# how many lbs



## fury (Nov 30, 2003)

i'm thinking about switching from gravel to sand....i'm told that i should put 10lbs of sand to 10lbs of water







that would make 30lbs of sand in my tank...

so my ? is--how many lbs can fish tanks hold be4 it's too much?


----------



## Fresh (Feb 8, 2004)

1lb for a gallon is the general rule


----------



## slckr69 (Feb 21, 2004)

your tank only holds 30 pounds of water... u have 4 gal tank. and you wanna but a 30 pounds of sand in it. hmmm something seems wrong


----------



## Fresh (Feb 8, 2004)

4g tank? where the hell did u get that from. he has a 30g tank


----------



## mori0174 (Mar 31, 2004)

The original post says 30lbs of water. He definitely means gallons, but he didnt post it like that. That is why there is confusion. 1lb of sand per gallon of water. Your tank will hold it fine.


----------



## slckr69 (Feb 21, 2004)

i imagined he meant 30 gal just because 30 lbs would be like what 3.8 gallons or something.


----------



## fury (Nov 30, 2003)

> so my ? is--how many lbs can fish tanks hold be4 it's too much?
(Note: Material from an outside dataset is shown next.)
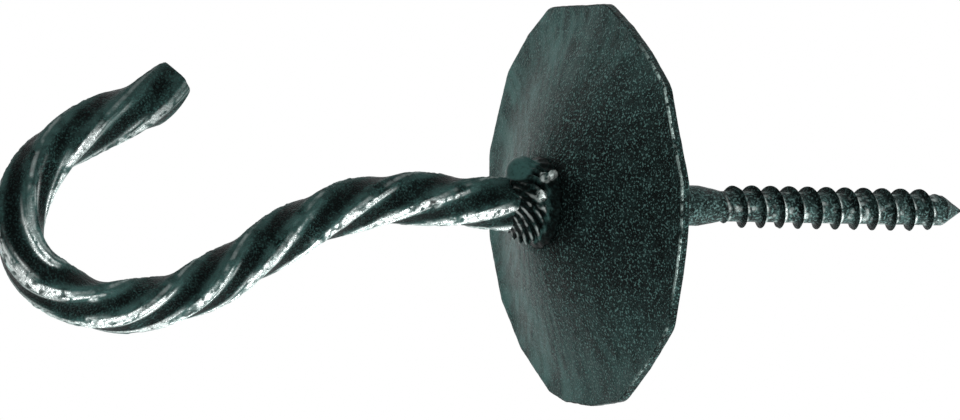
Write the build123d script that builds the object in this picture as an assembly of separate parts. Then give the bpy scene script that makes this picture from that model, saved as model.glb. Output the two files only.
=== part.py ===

i have a 30 gallon tank..1lb of sand for every gallon of water is 30lbs..


----------



## Dr. Giggles (Oct 18, 2003)

You can get away wit 20 pounds of sand for your 30 gallon.


----------



## Fresh (Feb 8, 2004)

i have like 20lbs now and you cant see it above the tank trim really. 30-35lbs would be nice


----------



## fury (Nov 30, 2003)

> so my ? is--how many lbs can fish tanks hold be4 it's too much?


to put it in other words.....how many lbs can fish tanks hold be4 they brake/burst


----------